The seasonally adjusted Absa Purchasing Managers’ Index (PMI) fell to 45.0 points in March from 46.2 in February. This was the third consecutive month of decline. As was the case in February, two of the PMI’s major subcomponents came in above 50 points, while three were stuck in negative terrain. However, all but one of the main subindices declined compared to February.
The new sales orders index edged lower by 0.5 points to reach 42.4 in March. For the first quarter, the index suggests that demand was weaker than during the fourth quarter of 2018. This seems to stem from a deterioration in export performance while domestic demand conditions also remained poor.

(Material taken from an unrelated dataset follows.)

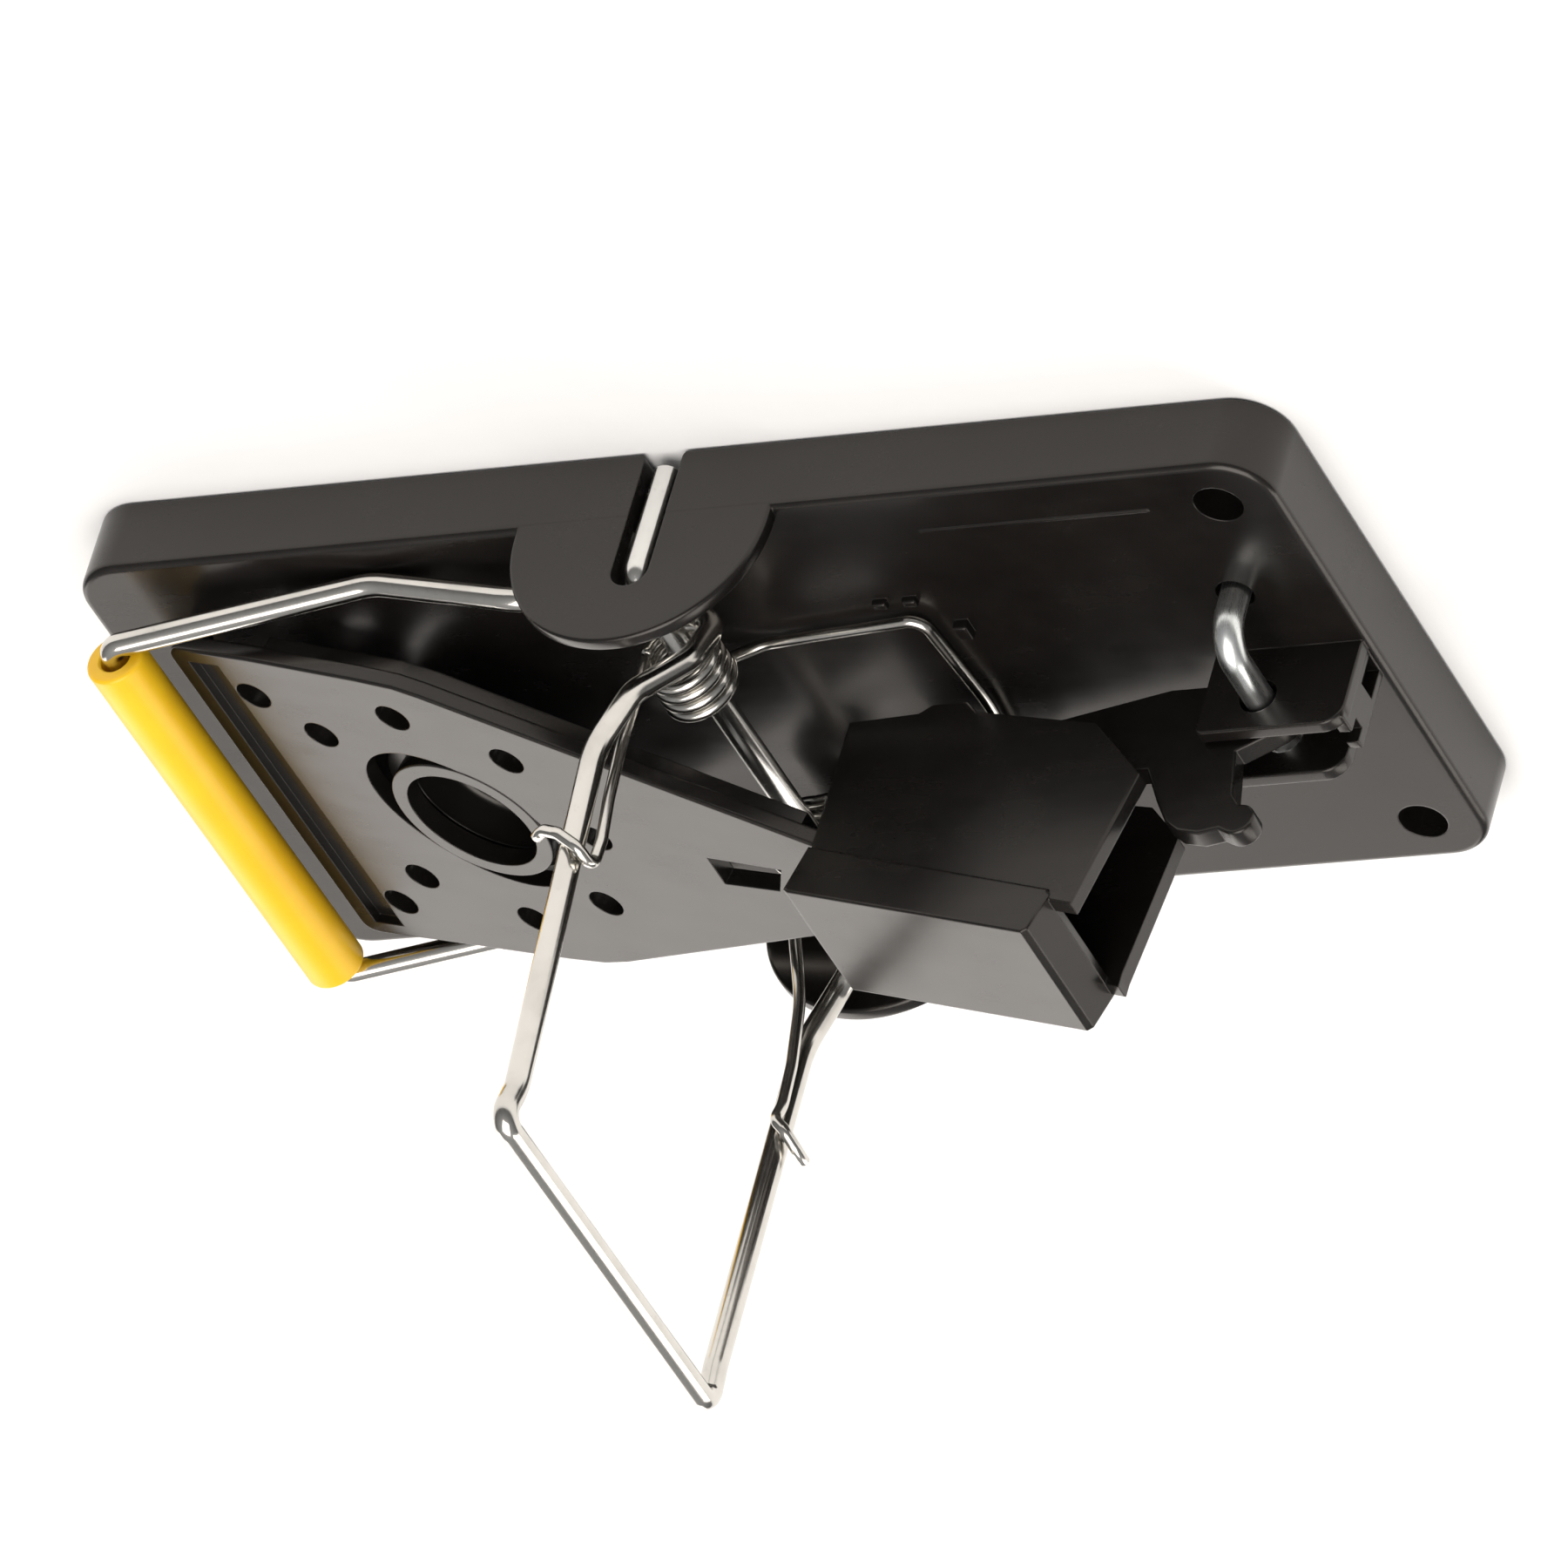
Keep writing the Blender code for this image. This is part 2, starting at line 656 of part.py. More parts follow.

Exporters are faced with slower global growth, particularly in the Eurozone which is a key trading partner. A preliminary reading of the Eurozone manufacturing PMI fell to the lowest level since 2014 in March. Weaker demand likely contributed to a further dip in the business activity index to 41.7 points. Output was likely also affected by consecutive days of (daytime) load shedding, hampering production for factories without alternative power sources. On the back of a further dip in output, the employment index declined by 5.4 points to reach 42.7 in March.
After five months of decelerating cost increases, the purchasing price index ticked up to 74.3 in March. The acceleration in cost pressures was likely due to the sharp fuel price hike at the start of the month, as well as the weaker rand exchange rate during March compared to February.
For a second month, respondents scaled back their optimism about business conditions going forward. The index measuring expected business conditions in six months’ time fell to 59.6 in March from 65.9 in February.